• **To be done**:
Repeat exactly the lines from the start through the line with "plate_middle, 0), axis)", both ends included.

• **Record excerpts**:

▼

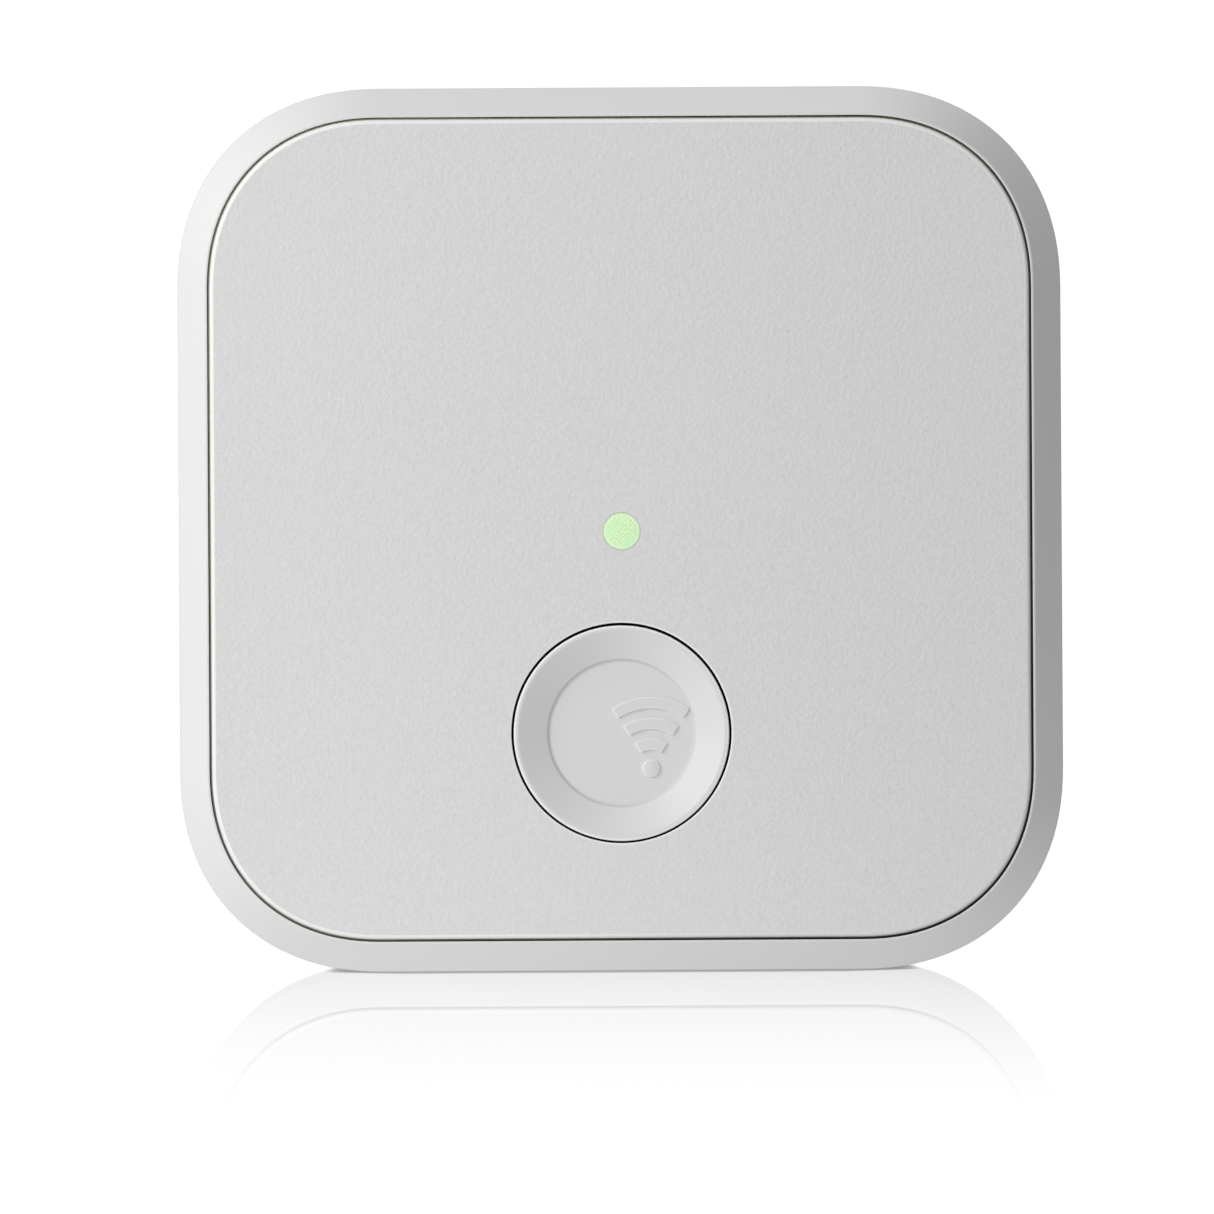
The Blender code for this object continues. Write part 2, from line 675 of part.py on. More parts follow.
def make_switch(axis):
    """The tactile switch behind the cap: hollow base, steel frame, plunger and snap dome."""
    base_back = ON_LOGIC
    side = 6.0 * MM
    cavity_floor = -22.95 * MM
    depth = base_back - SWITCH_TOP
    centre = (0, (base_back + SWITCH_TOP) / 2, 0)
    base = box("switch_base", (side, depth, side), centre, CHIP_BLACK, parent=axis)
    cut(base, rounds("switch_cavity", 2.3 * MM, cavity_floor, SWITCH_TOP - MM, [(0, -BUTTON_DROP)]))

    plate = 0.2 * MM
    outlines = [rectangle(side, side), circle(1.75 * MM)]
    plate_middle = SWITCH_TOP - CONTACT - plate / 2
    flat_plate("switch_frame", outlines, plate, TINNED, (0, plate_middle, 0), axis)

    flange_top = 0.05 * MM
    plunger = [
        (0.0, SWITCH_TOP - PLUNGER_TOP),
        (1.5 * MM, SWITCH_TOP - PLUNGER_TOP),
        (1.6 * MM, SWITCH_TOP - PLUNGER_TOP - 0.1 * MM),
        (1.6 * MM, -flange_top),
        (2.1 * MM, -flange_top),
        (2.1 * MM, -flange_top - 0.5 * MM),
        (0.0, -flange_top - 0.5 * MM),
    ]
    turned("switch_plunger", plunger, SHROUD_BLACK, (0, SWITCH_TOP, 0), parent=axis)

    rim, rise, thick = 2.15 * MM, 0.5 * MM, 0.1 * MM
    shares = [i / 5 for i in range(6)]
    outer = [(rim * s, thick + rise * (1 - s * s)) for s in shares]
    inner = [(radius, height - thick) for radius, height in reversed(outer)]
    turned("switch_dome", outer + inner, TINNED, (0, cavity_floor - CONTACT, 0), parent=axis)


def make_light(axis):
    """The clear pipe that carries the light to the front, its black shroud and the lamp on the board."""
    flange_front = COVER_BACK + CONTACT
    lamp_top = ON_LOGIC - 0.8 * MM
    pipe = [
        (0.0, 0.0),
        (LIGHT_RADIUS - 0.04 * MM, 0.0),
        (LIGHT_RADIUS, -0.04 * MM),
        (LIGHT_RADIUS, FRONT - flange_front),
        (2.2 * MM, FRONT - flange_front),
        (2.2 * MM, FRONT - flange_front - 0.6 * MM),
        (1.1 * MM, FRONT - flange_front - 0.6 * MM),
        (0.9 * MM, FRONT - lamp_top + CONTACT),
        (0.0, FRONT - lamp_top + CONTACT),
    ]
    turned("light_pipe", pipe, LIGHT_GREEN, (0, FRONT, 0), parent=axis)
    shroud_front = flange_front + 0.6 * MM + CONTACT
    length = ON_LOGIC - shroud_front
    shroud = [(2.4 * MM, 0.0), (2.4 * MM, -length), (1.5 * MM, -length), (1.25 * MM, 0.0)]
    turned("light_shroud", shroud, SHROUD_BLACK, (0, shroud_front, 0), closed=True, parent=axis)
    box("status_led", (2.0 * MM, 0.8 * MM, 1.25 * MM), (0, ON_LOGIC - 0.4 * MM, 0), CERAMIC, parent=axis)


# ---------------------------------------------------------------- circuit boards

LINK_AT = (-18.5 * MM, -9.0 * MM)
LINK_PITCH = 2.54 * MM
LINK_PIN = 0.64 * MM


def link_spots():
    return [(LINK_AT[0], LINK_AT[1] + (i - 1.5) * LINK_PITCH) for i in range(4)]


def pin_holes():
    return [rectangle(LINK_PIN + 0.3 * MM, LINK_PIN + 0.3 * MM, x, z) for x, z in link_spots()]


def on_board(name, width, height, tall, x, z, face, material, rounding=0.0):
    """A block standing on a board's front face: width along X, height along Z, tall towards the front."""
    size = (width * MM, tall * MM, height * MM)
    return box(name, size, (x * MM, face - tall * MM / 2, z * MM), material, rounding)


def make_logic_board():
    edge = clipped_square(22.5 * MM, 6.0 * MM)
    holes = [circle(1.0 * MM, x, z, 12) for x, z in four_corners(LOGIC_SCREW_OFFSET)]
    middle = (LOGIC_BOARD_BACK + LOGIC_BOARD_FRONT) / 2
    outlines = [edge, *holes, *pin_holes()]
    flat_plate("logic_board", outlines, LOGIC_BOARD_THICKNESS, BOARD_GREEN, (0, middle, 0))

    on_board("radio_board", 13.0, 18.0, 0.8, 6.5, 12.5, ON_LOGIC, MODULE_BLUE)
    on_module = ON_LOGIC - 0.8 * MM - CONTACT
    shield = on_board("radio_shield", 11.6, 11.6, 1.9, 6.5, 9.8, on_module, TINNED, 0.2 * MM)
    hollow = ((11.2 * MM, 1.7 * MM, 11.2 * MM), (6.5 * MM, on_module - 0.65 * MM + 0.3 * MM, 9.8 * MM))
    cut(shield, blocks("shield_hollow", [hollow]))
    on_board("radio_chip", 6.0, 6.0, 0.9, 6.5, 9.8, on_module, CHIP_BLACK)
    on_board("chip_antenna", 6.5, 2.0, 1.0, 6.5, 19.4, on_module, CERAMIC, 0.1 * MM)
    on_board("processor_chip", 8.0, 8.0, 0.9, -9.0, 9.0, ON_LOGIC, CHIP_BLACK, 0.1 * MM)
    on_board("memory_chip", 5.0, 6.0, 1.6, -9.0, -1.5, ON_LOGIC, CHIP_BLACK, 0.15 * MM)
    on_board("crystal", 3.2, 2.5, 0.8, -16.0, 4.0, ON_LOGIC, TINNED, 0.15 * MM)
    on_board("power_inductor", 5.0, 5.0, 2.2, 15.5, -5.0, ON_LOGIC, FERRITE, 0.4 * MM)


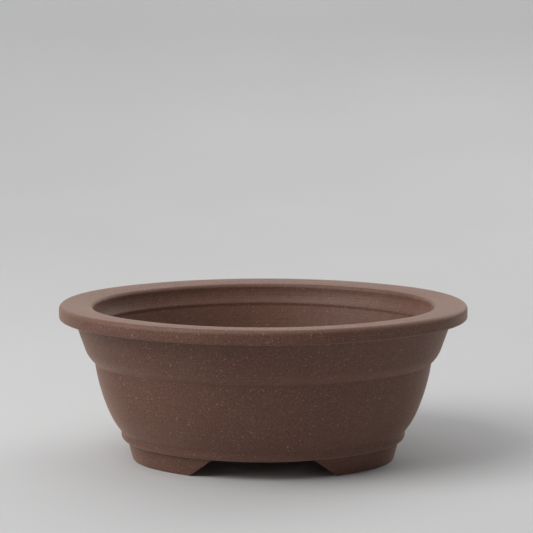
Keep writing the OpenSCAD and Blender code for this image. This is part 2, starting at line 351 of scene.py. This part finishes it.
def line_mesh(name, points, closed=False, **attributes):
    """A mesh of one run of edges, with named values on its points."""
    mesh = bpy.data.meshes.new(name)
    count = len(points)
    edges = [(i, (i + 1) % count) for i in range(count if closed else count - 1)]
    mesh.from_pydata([Vector(p) for p in points], edges, [])
    for label, values in attributes.items():
        layer = mesh.attributes.new(label, "FLOAT", "POINT")
        layer.data.foreach_set("value", values)
    return mesh


def outward(piece):
    """Turns a closed piece's faces outwards."""
    work = bmesh.new()
    work.from_mesh(piece.data)
    bmesh.ops.recalc_face_normals(work, faces=work.faces)
    work.to_mesh(piece.data)
    work.free()


# ---------------------------------------------------------------- node trees for the clay

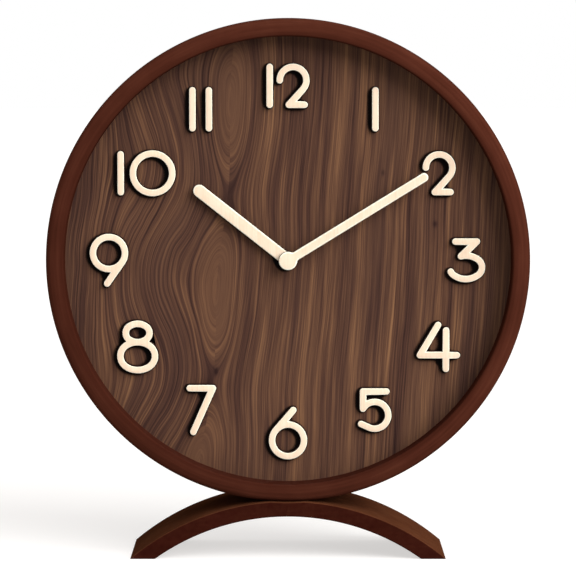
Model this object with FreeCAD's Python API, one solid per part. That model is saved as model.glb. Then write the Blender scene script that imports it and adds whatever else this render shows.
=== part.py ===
import FreeCAD, Part
import math
import os
from FreeCAD import Vector

# A round desk clock on an arched foot, in millimetres.
# The clock is drawn in its face frame: X to the right, Y up, Z towards the viewer,
# with the zero at the hub on the dial's front face. placed() stands each piece up at the end.

# Case
case_radius = 101.6
case_depth = 44.0
lip_width = 7.6
dial_recess = 11.0
crown_drop = 0.9
outer_softening = 2.6
shoulder_drop = 3.4
inner_softening = 1.0
rear_chamfer = 0.8
dial_seat = 2.5
board_seat = 2.1
board_inset = 1.0

# Dial, back board and the blocks between them
dial_thickness = 4.0
dial_play = 0.1
board_thickness = 3.0
board_play = 0.1
window_margin = 4.0
window_corner = 6.0
block_depth = 12.5
block_width = 14.0
block_count = 4
board_screw_radius = 1.4
board_screw_grip = 9.0
pan_head_ratio = 2.1
pan_head_height = 1.8
recess_width = 0.7
recess_depth = 0.9
recess_ratio = 2.4

# Foot
arch_radius = 101.0
arch_thickness = 6.5
arch_depth = 50.0
arch_rise = 24.5
saddle_depth = 0.5
arch_chamfer = 0.6
foot_screw_radius = 1.6
foot_screw_head = 3.4
foot_screw_length = 10.0
foot_screw_first = 8.0
foot_screw_pitch = 14.0

# Numerals
stroke = 3.07
numeral_thickness = 2.5
numeral_margin = 20.7
side_shift = 2.1
ten_shift = 4.0
figure_height = 18.9
slant_height = 21.7
tall_height = 22.7
zero_diameter = 19.6
ten_pitch = 13.4
eleven_pitch = 6.9
twelve_pitch = 9.8

# Hands
hour_hand_width = 5.2
hour_hand_ratio = 0.682
hour_hand_thickness = 1.8
hour_hand_turn = 308.2
minute_hand_width = 3.7
minute_hand_ratio = 0.937
minute_hand_thickness = 2.0
minute_hand_turn = 58.4
hub_radius = 3.85
hub_blend = 1.5
hour_hand_lift = 1.8
hand_gap = 0.8
pipe_grip = 1.4
hand_chamfer = 0.3

# Movement housing
housing_depth = 15.5
housing_corner = 3.0
front_wall = 1.5
side_wall = 1.2
cover_thickness = 1.5
cover_play = 0.1
post_side = 3.0
bush_radius = 3.5
bush_play = 0.1
bush_length = 1.5
lug_reach = 7.0
lug_width = 9.0
lug_thickness = 2.0
lug_screw_radius = 1.25
lug_screw_grip = 3.0
boss_wall = 0.7

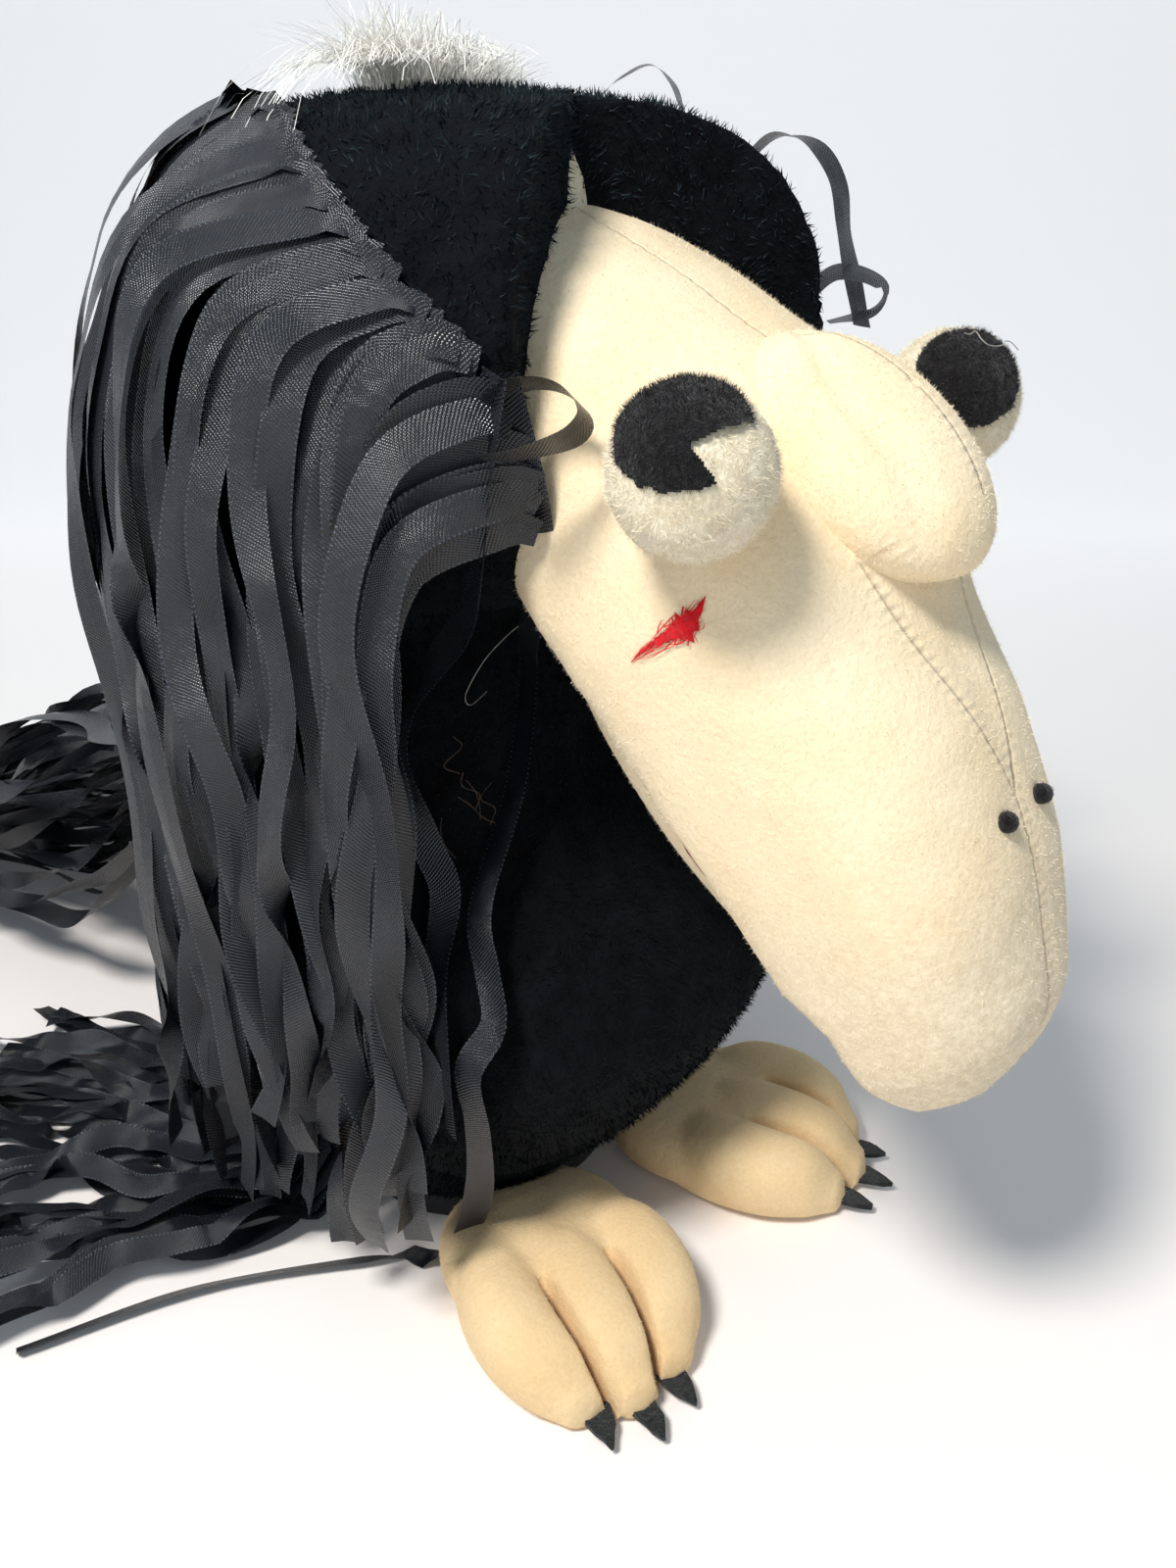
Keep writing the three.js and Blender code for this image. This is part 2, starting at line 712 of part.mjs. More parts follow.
// Eyes: felted balls, each with a felted black patch that has a bite out of it
const pupilLooks = { left: [-0.4, -0.58, 0.66], right: [-0.64, -0.14, 0.75] };
const biteTurns = { left: 2.4, right: -0.6 };
sides.forEach(([name, side]) => {
  const centre = new THREE.Vector3(side * eyeSpread, -eyeForward, eyeHeight);
  addPiece(`eye_${name}`, ball(eyeRadius, ...centre.toArray(), 20).subtract(grownBeak), finishes.eyeWool);
  const patchSteps = 3;
  const profile = [];
  for (let k = 0; k <= patchSteps; k += 1) {
    const angle = (k / patchSteps) * pupilAngle;
    const radius = eyeRadius + gap + pupilThickness;
    profile.push(new THREE.Vector2(radius * Math.sin(angle), radius * Math.cos(angle)));
  }
  for (let k = patchSteps; k >= 0; k -= 1) {
    const angle = (k / patchSteps) * pupilAngle;
    profile.push(new THREE.Vector2((eyeRadius + gap) * Math.sin(angle), (eyeRadius + gap) * Math.cos(angle)));
  }
  const cap = new THREE.LatheGeometry(profile.reverse(), 20);
  const bite = new THREE.CylinderGeometry(
    eyeRadius * biteShare,
    eyeRadius * biteShare,
    eyeRadius * 2,
    3,
  );
  bite.translate(eyeRadius * Math.sin(pupilAngle) * biteOffset, eyeRadius, 0);
  bite.rotateY(biteTurns[name]);
  const look = new THREE.Vector3(...pupilLooks[name]).normalize();
  const aim = new THREE.Matrix4().makeRotationFromQuaternion(
    new THREE.Quaternion().setFromUnitVectors(new THREE.Vector3(0, 1, 0), look),
  );
  aim.setPosition(centre);
  const patch = toSolid(cap.applyMatrix4(aim)).subtract(toSolid(bite.applyMatrix4(aim)));
  addPiece(`pupil_${name}`, patch.subtract(grownBeak), finishes.blackWool);
});

// Nostrils: two small felted knots on the ridge
const ridgeStep = 0.05;
const ridgeHeight = (s) => {
  let station = 1;
  while (spline(beakShares, station)[3] * beakLength < s) station += ridgeStep;
  return spline(beakShares, station)[4] * beakDepth;
};
sides.forEach(([name, side]) => {
  const drop = nostrilSpread ** 2 / (2 * beakHalfWidth);
  const place = beakPlace(side * nostrilSpread, nostrilStation, ridgeHeight(nostrilStation) - drop);
  const knot = ball(nostrilRadius, ...place.toArray(), 12);
  addPiece(`nostril_${name}`, knot.subtract(grownBeak), finishes.blackWool);
});

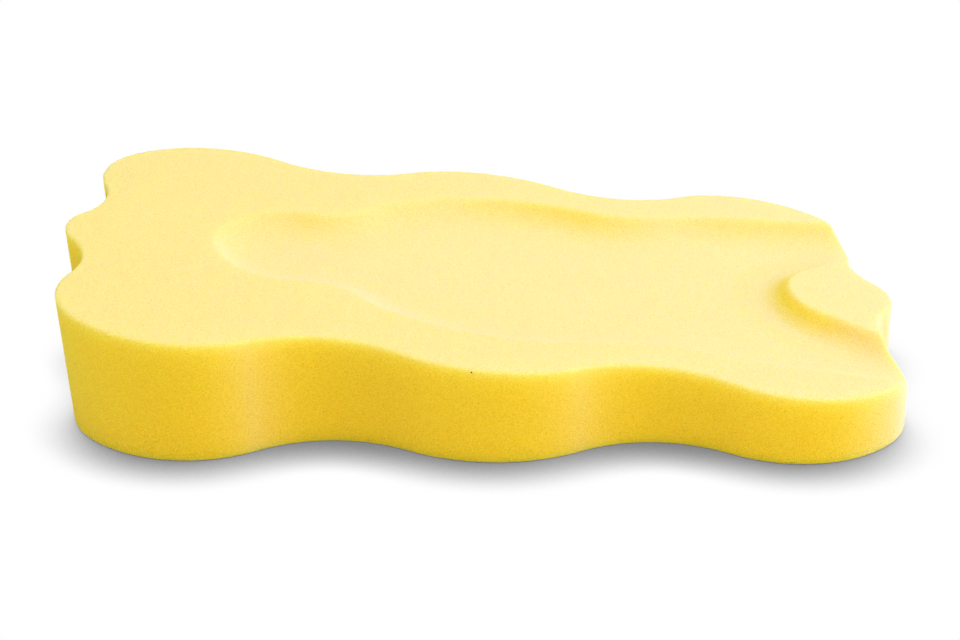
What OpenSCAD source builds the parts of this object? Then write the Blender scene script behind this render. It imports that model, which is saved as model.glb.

▲

• **Exercise result**:
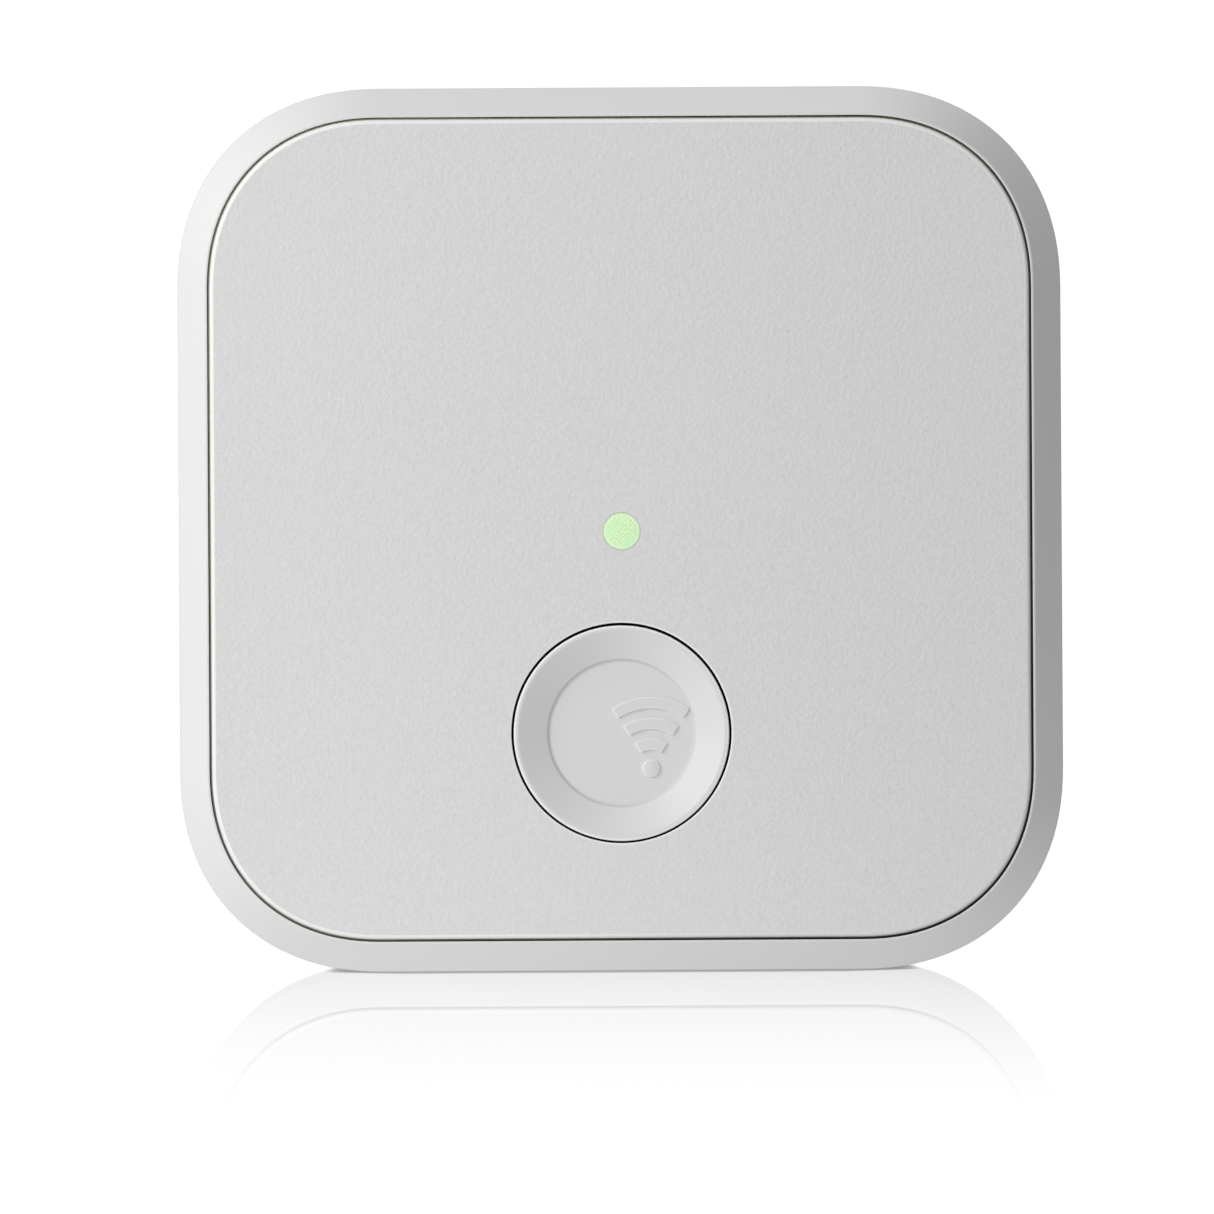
The Blender code for this object continues. Write part 2, from line 675 of part.py on. More parts follow.
def make_switch(axis):
    """The tactile switch behind the cap: hollow base, steel frame, plunger and snap dome."""
    base_back = ON_LOGIC
    side = 6.0 * MM
    cavity_floor = -22.95 * MM
    depth = base_back - SWITCH_TOP
    centre = (0, (base_back + SWITCH_TOP) / 2, 0)
    base = box("switch_base", (side, depth, side), centre, CHIP_BLACK, parent=axis)
    cut(base, rounds("switch_cavity", 2.3 * MM, cavity_floor, SWITCH_TOP - MM, [(0, -BUTTON_DROP)]))

    plate = 0.2 * MM
    outlines = [rectangle(side, side), circle(1.75 * MM)]
    plate_middle = SWITCH_TOP - CONTACT - plate / 2
    flat_plate("switch_frame", outlines, plate, TINNED, (0, plate_middle, 0), axis)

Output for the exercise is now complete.